Audi A5 review

  • Revised Audi A5 driven
  • Prices £25,540-£45,895
  • On sale September
What is it? The A5 is always likely to be 'the other coupe' in Audi's line-up. However, it's a more practical and understated option than the iconic TT, and has spawned a cabriolet and a sleek five-door hatch (or Sportback) since its launch in 2007. Now, all three variants have received some mid-life updates.

The most obvious changes are at the front, where new bumpers, grilles, bonnets and lights give the three cars a look that's similar to the latest A6's. The most significant changes, though, are the ones you can't see.

To help maximise economy, Audi has made stop-start technology standard across the range, swapped hydraulic power steering for a more efficient electromechanical set-up, and replaced or revised most of the engines.

The entry-level 1.8-litre turbo petrol now produces an extra 10bhp (taking it up to 168bhp), yet its average fuel economy has risen by almost 10mpg.

The 2.0-litre diesel engine has also been updated and averages around 5mpg more..
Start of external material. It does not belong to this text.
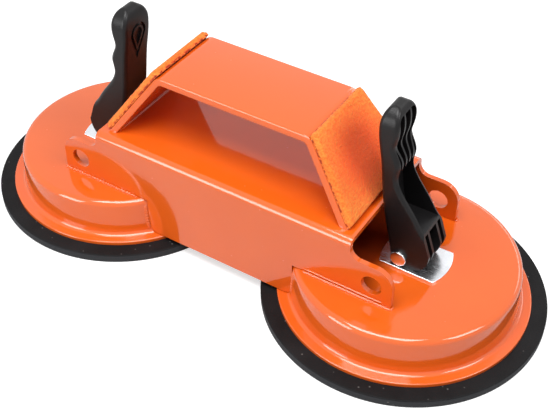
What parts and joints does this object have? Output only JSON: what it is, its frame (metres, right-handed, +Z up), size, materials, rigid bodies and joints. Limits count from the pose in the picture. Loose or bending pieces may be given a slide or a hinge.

Meanwhile, a new 3.0-litre diesel replaces the old 2.7 and slashes fuel consumption and CO2 emissions; in the front-wheel drive Coupe emissions drop from 167g/km to just 129g/km, which means company car drivers will be taxed on 18% of the car's value, instead of 26%.

A new 268bhp version of Audi's supercharged 3.0-litre petrol engine joins the range, too, replacing the old 3.2 in the Coupe and Cabriolet. All S5 models now get a 328bhp version of this engine – previously the Coupe used a much thirstier 4.2-litre V8.

Revised suspension and an upgraded version of Audi's four-wheel-drive system complete the changes. The new quattro can send more torque to one rear wheel than the other to help the car turn into bends complete the mechanical changes.

What's it like to drive? Despite the suspension changes, the A5 still feels floaty over dips and crests, and unsettled on bumpy roads. The latter problem is at its worst in the Cabriolet – its body isn't stiff enough, so the suspension struggles to do its job, and bumps send nasty shudders through the car.

All the A5s we drove had the optional Drive Select system, which lets you adjust the throttle responses, steering weighting and the speed of gearchanges (when an auto or semi-auto 'box is fitted) at the touch of a button. While the steering feels meatier when you select the Dynamic setting, it remains short on feedback and rather imprecise.

The new 3.0-litre diesel engine is far more impressive because it builds speed quickly and progressively, and is so smooth that you could almost mistake it for a petrol.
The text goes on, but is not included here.